Step 1: Load the CIFAR-10 Dataset

We start by loading the CIFAR-10 dataset from TensorFlow‘s keras.datasets module.

import numpy as np
import matplotlib.pyplot as plt
import tensorflow as tf

# Load CIFAR-10 dataset
cifar10 = tf.keras.datasets.cifar10
(X_train, y_train), (X_test, y_test) = cifar10.load_data()

# Print the shapes of the dataset
print(X_train.shape, X_test.shape, y_train.shape, y_test.shape)

Step 2: View Sample Images

We can visualize a few sample images from the dataset to understand the data better.

labels = [‘Airplane’, ‘Automobile’, ‘Bird’, ‘Cat’, ‘Deer’, ‘Dog’, ‘Frog’, ‘Horse’, ‘Ship’, ‘Truck’]

fig, axes = plt.subplots(ncols=5, nrows=4, figsize=(12, 12))
index = 0
for i in range(4):
for j in range(5):
axes[i,j].set_title(labels[y_train[index][0]])
axes[i,j].imshow(X_train[index])
axes[i,j].get_xaxis().set_visible(False)
axes[i,j].get_yaxis().set_visible(False)
index += 1

Step 3: Data Preprocessing

Before feeding the images into the CNN, we need to normalize the image data (scale pixel values between 0 and 1) and perform one-hot encoding on the labels.

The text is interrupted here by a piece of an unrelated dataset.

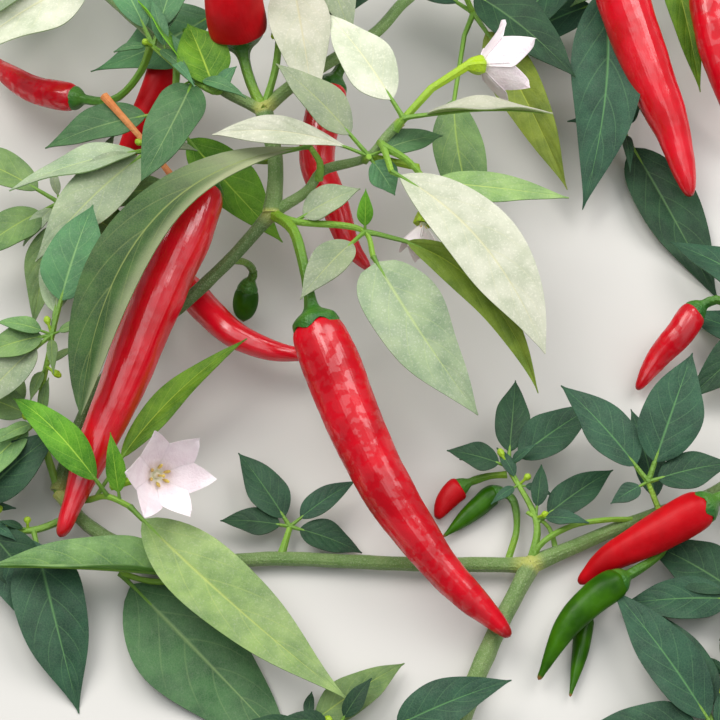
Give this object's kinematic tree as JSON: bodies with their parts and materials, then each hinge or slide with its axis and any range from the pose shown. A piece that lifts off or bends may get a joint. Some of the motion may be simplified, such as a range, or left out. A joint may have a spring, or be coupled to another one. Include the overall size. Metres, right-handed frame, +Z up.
{
  "type": "cut fruiting branch of a chilli pepper plant",
  "caption": "Cut fruiting branch of a chilli pepper plant, lying down: forking green stems, leaf sprays, glossy red and green fruits and white star flowers.",
  "frame": {"origin": "on the table under the middle of the branch's bounding box", "axes": "+Z up from the table, +Y from the cut end of the main stem towards the crown, +X to the right of someone who looks that way"},
  "size_m": [0.3364, 0.3702, 0.0904],
  "materials": {
    "stem": "matte",
    "leaf": "matte",
    "red_fruit": "gloss",
    "green_fruit": "gloss",
    "green_stalk": "satin",
    "petal": "matte"
  },
  "bodies": {
    "root": {"crown_left_bough": "stem", "crown_right_bough": "stem", "crown_stem": "stem", "front_shoot": "stem", "left_bough": "stem", "main_stem": "stem", "right_bough": "stem", "rising_bough": "stem", "corner_chilli": "red_fruit", "far_left_chilli": "red_fruit", "hidden_chilli": "red_fruit", "left_chilli": "red_fruit", "low_right_chilli": "red_fruit", "middle_chilli": "red_fruit", "rear_chilli": "red_fruit", "right_chilli": "red_fruit", "shaded_chilli": "red_fruit", "small_chilli": "red_fruit", "top_right_chilli": "red_fruit", "upright_chilli": "red_fruit", "corner_chilli_stalk": "green_stalk", "hidden_chilli_stalk": "green_stalk", "left_chilli_stalk": "green_stalk", "left_flower_stalk": "green_stalk", "low_right_chilli_stalk": "green_stalk", "middle_chilli_stalk": "green_stalk", "nodding_flower_stalk": "green_stalk", "right_chilli_stalk": "green_stalk", "top_flower_stalk": "green_stalk", "top_right_chilli_stalk": "green_stalk", "upright_chilli_stalk": "green_stalk", "green_chilli": "green_fruit", "hanging_green_chilli": "green_fruit", "small_green_chilli": "green_fruit", "young_chilli": "green_fruit", "left_flower": "petal", "nodding_flower": "petal", "top_flower": "petal", "bottom_spray": "leaf", "corner_spray": "leaf", "crown_end_spray": "leaf", "crown_left_spray": "leaf", "crown_top_spray": "leaf", "flower_spray": "leaf", "front_spray": "leaf", "hanging_spray": "leaf", "left_edge_spray": "leaf", "left_flower_spray": "leaf", "left_low_spray": "leaf", "left_shoot_spray": "leaf", "long_leaf_spray": "leaf", "low_spray": "leaf", "middle_spray": "leaf", "pale_leaf_spray": "leaf", "rear_spray": "leaf", "rear_top_spray": "leaf", "right_end_spray": "leaf", "right_spray": "leaf", "shoulder_spray": "leaf"}
  },
  "joints": []
}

# Normalize pixel values to be between 0 and 1
X_train = X_train / 255.0
X_test = X_test / 255.0

# One-hot encode labels
from tensorflow.keras.utils import to_categorical
y_train = tf.keras.utils.to_categorical(y_train, 10)
y_test = tf.keras.utils.to_categorical(y_test, 10)

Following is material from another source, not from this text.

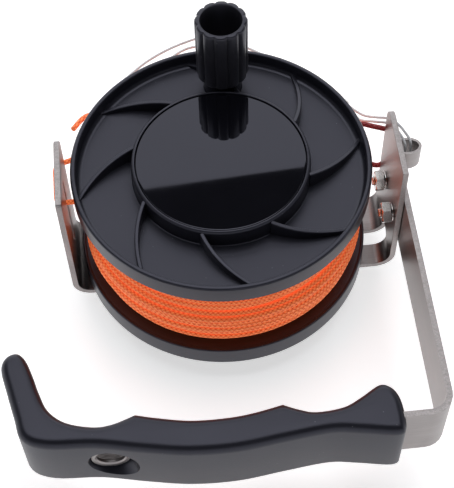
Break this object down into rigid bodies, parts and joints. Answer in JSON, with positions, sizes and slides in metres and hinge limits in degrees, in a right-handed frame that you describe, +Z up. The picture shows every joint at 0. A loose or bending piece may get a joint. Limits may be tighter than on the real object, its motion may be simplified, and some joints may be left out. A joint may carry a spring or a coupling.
{
  "type": "dive reel",
  "caption": "Hand-held dive reel: a flanged spool of wound line with a crank knob turns in a bent steel frame with a strap, a finger-grooved grip and a ratchet lever.",
  "frame": {"origin": "centre of the flat lower end of the axle bolt, the lowest point of the reel on the spool's axis", "axes": "+Z up along the spool's axis towards the crank knob; -Y towards the hand grip; +X towards the wing that carries the hand strap"},
  "size_m": [0.1842, 0.2161, 0.1073],
  "materials": {
    "stainless_sheet": "satin brushed sheet with sheared edges",
    "bright_fasteners": "bright",
    "black_plastic": "fine satin moulding",
    "grip_plastic": "fine satin moulding",
    "gloss_label": "high gloss",
    "orange_line": "braided cord",
    "steel_wire": "bright thin wire",
    "bush_plastic": "natural plain-bearing plastic"
  },
  "bodies": {
    "frame": {"frame_bracket": "stainless_sheet", "hand_strap": "stainless_sheet", "hand_grip": "grip_plastic", "lanyard_eyelet": "bright_fasteners", "grip_screw_1": "bright_fasteners", "grip_screw_2": "bright_fasteners", "strap_bolt_rear": "bright_fasteners", "strap_bolt_front": "bright_fasteners", "strap_nut_rear": "bright_fasteners", "strap_nut_front": "bright_fasteners", "strap_washer_rear": "bright_fasteners", "strap_washer_front": "bright_fasteners", "axle_bolt": "bright_fasteners", "axle_nut": "bright_fasteners", "base_washer": "bright_fasteners", "thrust_washer": "bright_fasteners", "head_washer": "bright_fasteners", "line_tail": "orange_line", "line_bight": "orange_line", "wire_loop": "steel_wire", "wire_sleeve": "steel_wire"},
    "spool": {"spool_body": "black_plastic", "front_flange": "black_plastic", "label_disc": "gloss_label", "flange_screw_1": "bright_fasteners", "flange_screw_2": "bright_fasteners", "flange_screw_3": "bright_fasteners", "back_bush": "bush_plastic", "front_bush": "bush_plastic", "knob_screw": "bright_fasteners", "line_core": "orange_line", "line_winding": "orange_line"},
    "knob": {"crank_knob": "black_plastic", "knob_washer": "bright_fasteners"},
    "lever": {"mode_lever": "stainless_sheet", "lever_button": "black_plastic", "lever_nut": "bright_fasteners", "pivot_stud": "bright_fasteners", "pawl": "stainless_sheet", "pawl_spacer": "bright_fasteners"}
  },
  "joints": [
    {"name": "spool_spin", "type": "hinge", "parent": "frame", "child": "spool", "pos_m": [0, 0, 0.04], "axis": [0, 0, 1], "continuous": true},
    {"name": "knob_spin", "type": "hinge", "parent": "spool", "child": "knob", "pos_m": [0.00538, 0.0472, 0.09], "axis": [0, 0, 1], "continuous": true},
    {"name": "lever_turn", "type": "hinge", "parent": "frame", "child": "lever", "pos_m": [-0.03795, -0.00199, 0.01], "axis": [0, 0, 1], "range_deg": [-10, 10]}
  ]
}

Step 4: Build the CNN Model

Now we will build a CNN model using Keras with multiple convolutional layers, max-pooling, dropout layers, and a fully connected output layer.

from keras.models import Sequential
from keras.layers import Conv2D, MaxPool2D, Flatten, Dense, Dropout, BatchNormalization

model = Sequential()

# Convolutional Layer 1
model.add(Conv2D(filters=32, kernel_size=(3, 3), input_shape=(32, 32, 3), activation=’relu’, padding=’same’))
model.add(BatchNormalization())
model.add(Conv2D(filters=32, kernel_size=(3, 3), activation=’relu’, padding=’same’))
model.add(BatchNormalization())

# Pooling Layer 1
model.add(MaxPool2D(pool_size=(2, 2)))

# Dropout Layer 1
model.add(Dropout(0.25))

# Convolutional Layer 2
model.add(Conv2D(filters=64, kernel_size=(3, 3), activation=’relu’, padding=’same’))
model.add(BatchNormalization())
model.add(Conv2D(filters=64, kernel_size=(3, 3), activation=’relu’, padding=’same’))
model.add(BatchNormalization())

# Pooling Layer 2
model.add(MaxPool2D(pool_size=(2, 2)))

# Dropout Layer 2
model.add(Dropout(0.25))

# Convolutional Layer 3
model.add(Conv2D(filters=128, kernel_size=(3, 3), activation=’relu’, padding=’same’))
model.add(BatchNormalization())
model.add(Conv2D(filters=128, kernel_size=(3, 3), activation=’relu’, padding=’same’))
model.add(BatchNormalization())

# Pooling Layer 3
model.add(MaxPool2D(pool_size=(2, 2)))

# Dropout Layer 3
model.add(Dropout(0.25))

# Flatten Layer
model.add(Flatten())

# Fully Connected Layer
model.add(Dense(128, activation=’relu’))
model.add(Dropout(0.25))

# Output Layer
model.add(Dense(10, activation=’softmax’))

Step 5: Compile and Train the Model

Now that the model is built, we will compile it with categorical cross-entropy loss, Adam optimizer, and accuracy metrics. Then, we train the model.

# Compile the model
model.compile(loss=’categorical_crossentropy’, optimizer=’adam’, metrics=[‘accuracy’])

# Train the model
model.fit(X_train, y_train, epochs=12)

Step 6: Evaluate the Model

Finally, we evaluate the performance of our CNN on the test set.

# Evaluate the model
test_loss, test_acc = model.evaluate(X_test, y_test)

# Print the test accuracy
print(f”Test Accuracy: {test_acc * 100:.2f}

Output:

Advantages and Limitations of CNNs

Pros:

Automatic feature extraction reduces the need for manual feature engineering.
High accuracy in image recognition tasks.
Weight sharing reduces the number of parameters, leading to less memory usage.
Translation invariance ensures that CNNs can recognize objects regardless of their position in the image.

Cons:

Computationally expensive when dealing with large datasets and high-resolution images.
Requires a large amount of labeled training data.
Training is slow on CPUs (requires GPUs for faster performance).
CNNs are not inherently capable of handling rotation or scaling without additional techniques like data augmentation.

Conclusion

Convolutional Neural Networks are a fundamental tool in computer vision and have revolutionized the way machines understand and process visual data. By leveraging TensorFlow and Keras, you can quickly build and train CNN models for a wide range of image-based tasks. Whether you’re building a simple image classifier or tackling more complex tasks like object detection, CNNs provide the foundation for highly accurate and efficient models.